■ **Task directions**:
The data below holds a line containing "before = set(bpy.data.objects)" and a line containing "rng = np.random.default_rng(3507)"; please quote exactly those two lines and every line between them, and nothing else.

■ **Information provided**:
************

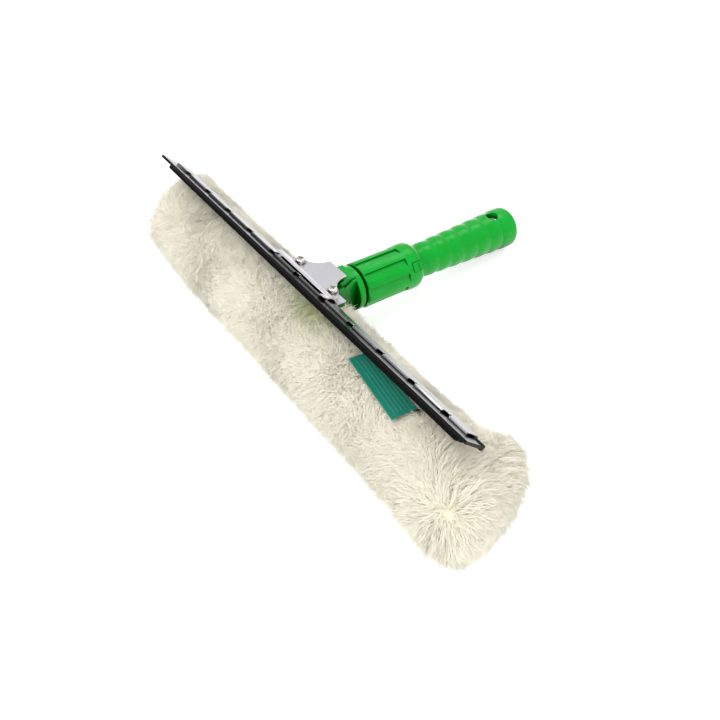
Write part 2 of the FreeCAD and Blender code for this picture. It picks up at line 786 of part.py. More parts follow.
def make_clamp_jaw():
    top_rise = -channel_thickness - slide_gap
    under_rise = top_rise - plate_thickness
    flat = box(-jaw_half_length, jaw_half_length, jaw_bend_y, jaw_back, jaw_underside, jaw_top)
    slope = squeegee_slab([(jaw_back_reach, top_rise), (jaw_front_reach, top_rise),
                           (jaw_front_reach, under_rise), (jaw_back_reach, under_rise)],
                          -jaw_half_length, jaw_half_length)
    jaw = flat.fuse(slope).removeSplitter()
    for x in (-screw_x, screw_x):
        jaw = jaw.cut(rod_z(x, screw_y, wing_bottom, plate_top, screw_diameter / 2 + screw_hole_gap))
    return jaw


def make_clamp_screw(x):
    radius = screw_head_diameter / 2
    top = screw_seat + screw_head_height
    head = rod_z(x, screw_y, screw_seat, top, radius)
    rims = [edge for edge in head.Edges if len(edge.Vertexes) == 1 and edge.CenterOfMass.z > top - seat_gap]
    head = head.makeFillet(screw_head_edge, rims)
    shank = rod_z(x, screw_y, screw_seat - screw_length, screw_seat, screw_diameter / 2)
    screw = head.fuse(shank)
    half_span = recess_span / 2
    half_width = recess_width / 2
    across = box(x - half_span, x + half_span, screw_y - half_width, screw_y + half_width,
                 top - recess_depth, top + overrun)
    along = box(x - half_width, x + half_width, screw_y - half_span, screw_y + half_span,
                top - recess_depth, top + overrun)
    return screw.cut(across).cut(along)


def make_spring_washer(x):
    outer = rod_z(x, screw_y, plate_top, screw_seat, spring_washer_diameter / 2)
    inner = rod_z(x, screw_y, plate_underside, top_of_washer_cut(), screw_diameter / 2 + slide_gap)
    split = box(x, x + spring_washer_diameter, screw_y - spring_washer_split / 2,
                screw_y + spring_washer_split / 2, plate_underside, top_of_washer_cut())
    return outer.cut(inner).cut(split)


def top_of_washer_cut():
    return screw_seat + overrun


def rest_angle():
    # the tip back at which sleeve and grip end lie on one level, by halving
    def sleeve_above_grip(angle):
        sine = math.sin(angle)
        cosine = math.cos(angle)
        reach = math.hypot(sleeve_half_width * sine, sleeve_half_height * cosine)
        sleeve_low = sleeve_z * cosine - reach + sleeve_flat
        round_y = grip_end - grip_end_round
        round_radius = grip_last_crest - grip_end_round
        grip_low = -round_y * sine - round_radius * cosine - grip_end_round
        return sleeve_low - grip_low

    low = 0.0
    high = math.pi / 4
    for _ in range(50):
        middle = (low + high) / 2
        if sleeve_above_grip(middle) > 0:
            high = middle
        else:
            low = middle
    return math.degrees((low + high) / 2)


def tip_back(shape, angle):
    tipped = shape.copy()
    tipped.rotate(Vec(0, 0, 0), Vec(1, 0, 0), -angle)
    return tipped


def build():
    return {
        "fleece_sleeve": make_sleeve(),
        "sleeve_label": make_label(),
        "closure_loop_strip": closure_strip(0),
        "closure_hook_strip": closure_strip(1),
        "t_bar": make_bar(),
        "t_bar_cap_left": make_bar_cap(-1),
        "t_bar_cap_right": make_bar_cap(1),
        "t_bar_screws": make_bar_screws(),
        "head_yoke": make_head(),
        "friction_washer": make_friction_washer(),
        "locking_collar": make_collar(),
        "latch_tab": make_latch_tab(),
        "latch_spring": make_latch_spring(),
        "grip": make_grip(),
        "bracket_plate": make_bracket_plate(),
        "clamp_jaw": make_clamp_jaw(),
        "clamp_screw_left": make_clamp_screw(-screw_x),
        "clamp_screw_right": make_clamp_screw(screw_x),
        "spring_washer_left": make_spring_washer(-screw_x),
        "spring_washer_right": make_spring_washer(screw_x),
        "clamp_nuts": make_clamp_nuts(),
        "squeegee_channel": make_channel(),
        "squeegee_rubber": make_blade(),
        "backing_strip": make_backing(),
        "channel_clips": make_channel_clips(),
    }


def main():
    angle = rest_angle()
    pieces = {name: tip_back(shape, angle) for name, shape in build().items()}
    floor_z = pieces["grip"].optimalBoundingBox().ZMin
    room = bar_length + grip_end
    below = box(-room, room, -room, room, floor_z - room, floor_z)
    pieces["fleece_sleeve"] = pieces["fleece_sleeve"].cut(below)
    sleeve = pieces["fleece_sleeve"].optimalBoundingBox()
    rubber = pieces["squeegee_rubber"].optimalBoundingBox()
    back_y = pieces["grip"].optimalBoundingBox().YMax
    middle_x = (min(sleeve.XMin, rubber.XMin) + max(sleeve.XMax, rubber.XMax)) / 2
    shift = Vec(-middle_x, -(sleeve.YMin + back_y) / 2, -floor_z)
    for name, shape in pieces.items():
        shape.translate(shift)
        shape.exportStep("parts/" + name + ".step")
    print("rest angle", angle, "shift", shift.x, shift.y, shift.z)


main()
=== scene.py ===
import math

import bpy
import numpy as np
from mathutils import Euler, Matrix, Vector


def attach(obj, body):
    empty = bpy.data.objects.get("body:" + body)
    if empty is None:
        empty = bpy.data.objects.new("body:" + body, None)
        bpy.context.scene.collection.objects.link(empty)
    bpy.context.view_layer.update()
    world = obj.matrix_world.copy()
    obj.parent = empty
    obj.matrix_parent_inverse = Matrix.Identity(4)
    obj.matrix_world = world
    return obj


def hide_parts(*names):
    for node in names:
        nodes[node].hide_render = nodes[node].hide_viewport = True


# Window strip washer with a squeegee clamped above its fleece sleeve: the looks of the
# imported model. Lengths are in metres. The sleeve, label and closure are shaped in the
# tool's own axes: X along the T-bar, Y back along the handle, Z up and the origin where
# the two cross. to_row() then lays the tool down as it rests on the table.

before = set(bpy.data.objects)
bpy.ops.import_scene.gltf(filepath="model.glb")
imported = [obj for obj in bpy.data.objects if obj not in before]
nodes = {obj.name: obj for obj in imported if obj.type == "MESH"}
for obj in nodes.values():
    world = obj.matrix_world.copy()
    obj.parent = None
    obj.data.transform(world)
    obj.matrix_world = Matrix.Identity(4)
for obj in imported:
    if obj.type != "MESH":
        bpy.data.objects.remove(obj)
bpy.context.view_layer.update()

MM = 0.001
rng = np.random.default_rng(3507)

# How the tool lies: tipped back about X, then moved
REST_ANGLE = math.radians(8.439315668362878)
REST_SHIFT = np.array([-9.570650183656568, -82.42979568976145, 46.50730822767616]) * MM

# Camera
CAMERA_AT = (0.35945935, -0.27135352, 0.4436949)
CAMERA_TURN = (42.05303936, 3.14923063, 53.46004521)
CAMERA_LENS = 40.0
SENSOR_WIDTH = 36.0
CLIP_START = 0.01

# Softboxes: where each one stands, what it faces, its width and its watts
SOFTBOXES = {
    "softbox_above": ((-0.25, -0.65, 1.2), (-0.03, -0.02, 0.03), 0.9, 8.2),
    "softbox_right": ((1.0, -0.4, 0.65), (0.05, -0.05, 0.03), 0.9, 5.0),
    "softbox_behind": ((-0.35, 0.95, 1.25), (0.0, 0.05, 0.03), 0.7, 4.4),
}
WORLD_LIGHT = 0.82
WORLD_SEEN = 1.0
FLOOR_HALF_SIZE = 6.0
FLOOR_GLOW = 0.5

# Fleece sleeve, over the tips of its pile
SLEEVE_LEFT = -186.0 * MM
SLEEVE_RIGHT = 213.5 * MM
SLEEVE_HALF_WIDTH = 38.5 * MM
SLEEVE_HALF_HEIGHT = 31.0 * MM
SLEEVE_Z = -16.0 * MM
LEFT_CAP = 11.0 * MM
RIGHT_CAP = 23.0 * MM
# Places along the sleeve, with the shares of its width and height there, how far it is
# shifted back, its slant and the share that the crease on top takes off
SLEEVE_PLACES = np.array([-186.0, -175.0, -112.0, 139.5, 155.5, 187.5, 190.5, 213.5]) * MM
WIDTH_SHARES = [1.0, 1.0, 1.0, 1.0, 0.97, 1.18, 1.18, 1.18]
HEIGHT_SHARES = [1.0, 1.0, 1.0, 1.0, 0.97, 0.97, 0.96, 0.96]
SHIFTS_BACK = np.array([3.0, 3.0, 0.0, 0.0, 0.0, 4.2, 6.0, 6.0]) * MM
SLANTS = [0.45, 0.45, 0.0, 0.0, 0.0, 0.23, 0.33, 0.33]
CREASES = [0.0, 0.0, 0.0, 0.0, 0.0, 0.13, 0.18, 0.3]
CREASE_TURN = math.radians(92.0)
CREASE_SPREAD = math.radians(17.0)
CREASE_NARROWING = 0.4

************

■ **Solution for this task**:
before = set(bpy.data.objects)
bpy.ops.import_scene.gltf(filepath="model.glb")
imported = [obj for obj in bpy.data.objects if obj not in before]
nodes = {obj.name: obj for obj in imported if obj.type == "MESH"}
for obj in nodes.values():
    world = obj.matrix_world.copy()
    obj.parent = None
    obj.data.transform(world)
    obj.matrix_world = Matrix.Identity(4)
for obj in imported:
    if obj.type != "MESH":
        bpy.data.objects.remove(obj)
bpy.context.view_layer.update()

MM = 0.001
rng = np.random.default_rng(3507)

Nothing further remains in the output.